Exporting Borders

Why and how has the United States developed and sustained a border-spanning system to regulate the movement of migrants, one that recruits Mexico as a partner state and deploys U.S. actors and technologies throughout Mexican territory (not only along the shared border) to intervene in the movement of people before individuals reach U.S. territory? In contrast to explanations of U.S. immigration policymaking that center on institutional constraints, electoral incentives, or interest group pressures on legislators or presidents, this book shifts the scope of analysis from the electoral politics of immigration policy to the bureaucratic and beyond-the-border politics of immigration policy.

Externalization is at once a vision of border management, a set of administrative processes carried out by bureaucracies working transnationally, and a bundle of cross-border regulatory programs intended to intervene in the movement of people. Externalization is not a single policy, nor are interstate cooperation agreements on migration control codified in treaties. Rather, states often create informal, flexible agreements that are sometimes deliberately kept out of the public realm. Given the challenging data environment, this book draws on analyses of interviews with U.S. and Mexican government officials and interest groups, archival materials, and observations of interactions among them.

Exporting Borders examines the strategic engagement between the United States and Mexico and the strategies the United States employs to secure Mexico’s active yet subordinate cooperation in regulation. However, U.S.-Mexico cooperation on migration and border management cannot be understood without analyzing the United States’ outsized influence in the Western Hemisphere. This book documents the United States’ imperial intrusions into Mexico.

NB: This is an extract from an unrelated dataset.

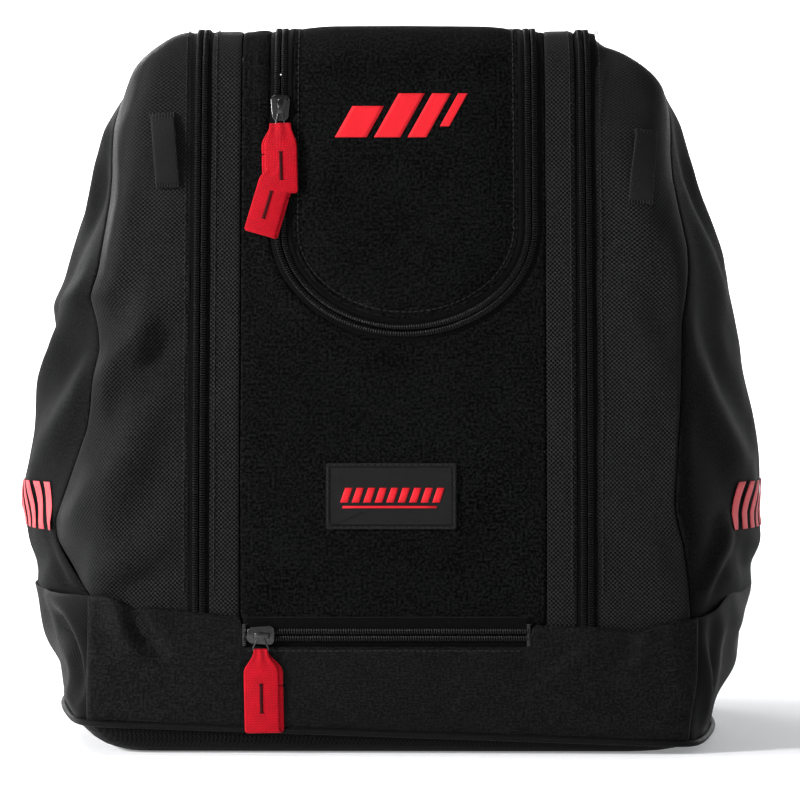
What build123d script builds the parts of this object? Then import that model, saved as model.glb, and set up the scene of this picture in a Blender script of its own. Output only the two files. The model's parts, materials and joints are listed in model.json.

Exporting Borders also pries open the executive bureaucracy by documenting the actors, incentives, capacities, and opportunities that drive externalization. Ultimately, Exporting Borders reveals that the U.S. immigration bureaucracy is not only an implementation body operating within the domestic United States but also a political institution composed of politically capable actors who advocate for, set agendas, and make policy that drive the externalization of U.S. borders.